The film is basically Kim stretching apart the wounds that he has accumulated over his fifteen film career, for which he has won awards in Berlin and Cannes, and pouring salt in them for our perusal. He expounds at length to himself, or his own shadow, about his reasons for any self-perceived faults that he as a person or as an artist may have. He also spends a lot of time staring at snow.
Written here, it sounds completely self-indulgent, which it absolutely is. It’s not fun to watch some wallow in self-pity, even someone as naturally entertaining and insane as Kim certainly is. But it’s also very compelling, and a great insight into the mind of someone who struggles with recognition in his home country; recognition that he questions, at one point, because of the nature of his films. Is recognition worth anything if it’s given blindly?
The film pivots on a long scene in the middle where he cuts between two different versions of himself – one normal, reasonable, asking brutal questions, while the other is scruffier and more emotional – which ends with the aforementioned song. I’m not afraid to say that I fast-forwarded the song, as I didn’t need to see it. It didn’t add anything, but I appreciated why he’d left it in the film – it was an expression of pure emotion that he needed, at the time, for release. He later questions himself, wondering if he was acting or if he was telling the truth.
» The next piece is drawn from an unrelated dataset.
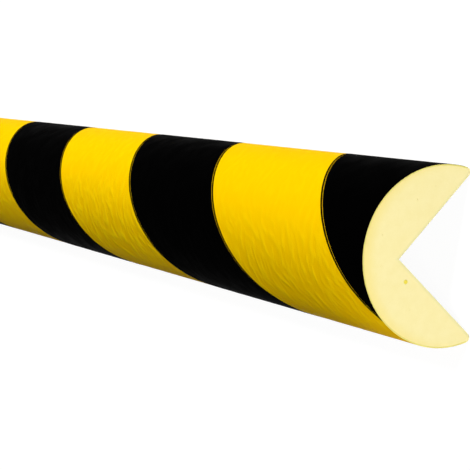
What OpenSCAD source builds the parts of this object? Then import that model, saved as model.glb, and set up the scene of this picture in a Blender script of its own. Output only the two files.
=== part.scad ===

It’s this fractious mindset that drives the film. The fact that he can separate those two aspects of his personality so easily suggests that there may be further hinges broken inside of him that are suggested on the surface of the film, and it’s difficult to not believe we’re looking at someone unbalanced while he shows himself watching one of his own films, wrapped in a duvet, crying to himself in a small tent.
But as he himself asks – is it all an act? It’s doubtful that someone who appears to value honesty and integrity in cinema would allow something like this to get a release if it wasn’t truthful; it seems to be more about the act of release and total freedom that letting the audience see this side of his life allows. It’s fantastic, uncomfortable, and heartrending.